El diccionario define la palabra Estereotipo como una “imagen o idea aceptada comúnmente por un grupo o sociedad con carácter inmutable” y eso es lo que, en Dioses, Josué Méndez caricaturizó a la perfección: Diego es solo un joven con los ojos forzadamente perdidos en cualquier lugar, achicado frente a un padre que es todo hombría, borrachera y arrechura; Andrea es una chica que no tiene nada que hacer un domingo y escoge tirarse el desayuno con su hermano y viajar en ‘pepas’ mientras su cuerpo se confunde con los del resto; Agustín es el empresario que quiere que su hijo siga sus pasos y se empeña en proteger a su descarriada y adorada primogénita; y Elisa solo quiere aprender de jardinería y comprar perfumes y pisa tierra de vez en cuando hablando con las empleadas de su casa de playa y evitando, sobre todo evitando, presentarle su familia serrana al viejo de su enamorado.

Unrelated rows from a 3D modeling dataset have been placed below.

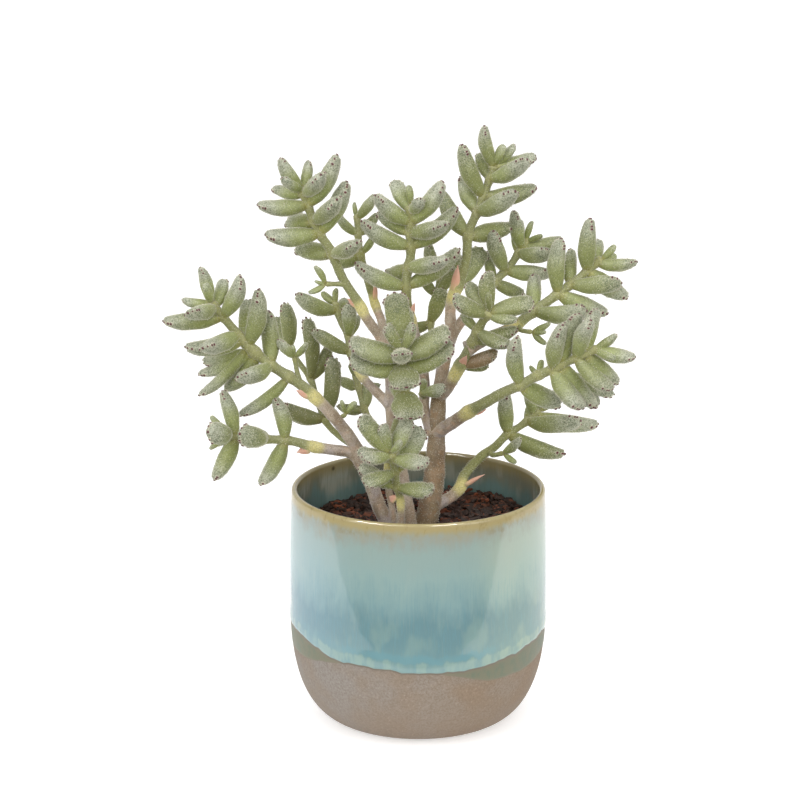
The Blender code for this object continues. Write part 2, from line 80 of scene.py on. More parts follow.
@dataclass(frozen=True)
class View:
    """The picture's view, and how a point that is seen in it maps to a real place."""

    distance: float = 1500.0
    pitch: float = math.radians(15.4)
    middle_x: float = -9.25
    middle_z: float = 165.0
    lens: float = 135.0
    sensor: float = 36.0

    def place(self, across: float, rise: float, back: float) -> Vector:
        """Finds the real place of a point given as it is seen.

        Args:
            across: Millimetres to the right of the pot's axis, as seen.
            rise: Millimetres above the middle of the view, as seen.
            back: Real distance behind the pot's axis.

        Returns:
            The place in millimetres.
        """
        sine, cosine = math.sin(self.pitch), math.cos(self.pitch)
        height = rise * (1 + cosine * back / self.distance) - sine * back
        height /= cosine + sine * rise / self.distance
        depth = self.distance + cosine * back - sine * height
        x = (across - self.middle_x) * depth / self.distance + self.middle_x
        return Vector((x, back, self.middle_z + height))


VIEW = View()


@dataclass(frozen=True)
class Pair:
    """Facing leaves on a stem: their joint as seen, and each tip with its own reach back.

    A fourth number is the leaf's width in millimetres, where it isn't the usual share of its length,
    and a fifth one is 1 for a leaf that has dried up.
    """

    joint: Seen
    tips: tuple[tuple[float, ...], ...]


@dataclass(frozen=True)
class Scar:
    """A swollen yellow joint on a stem, the tip of the dry bract it carries, if any, and its width."""

    at: Seen
    bract: Point | None = None
    wide: float = 4.6


@dataclass(frozen=True)
class Shoot:
    """One stem with its leaves. A stem with no parent stands in the soil."""

    name: str
    parent: str
    thick: tuple[float, float]
    path: tuple[Point, ...]
    pairs: tuple[Pair, ...] = ()
    scar: Scar | None = None
    apart: int = 1


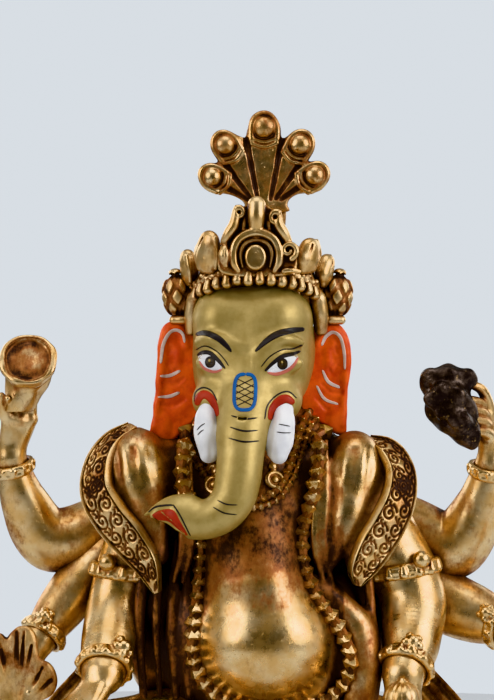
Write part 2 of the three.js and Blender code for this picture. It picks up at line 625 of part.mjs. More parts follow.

¿Qué hay además de todo eso? Algunos cortes errados en la edición, una fotografía que solo en dos o tres ocasiones logró evocar a ese magnífico plano usado de Días de Santiago, donde un personaje observa el resto del mundo (Diego a punto de bajar las escaleras del cerro en donde se refugió) como si a través de ello fuera capaz de explicarlo y olvidarlo todo.
Dioses, a fin de cuentas, es lo que menos quería de Josué Méndez: que me devolviera la odiosa realidad de un cine que no es capaz de subir un escalón sin mirar el suelo del que nace.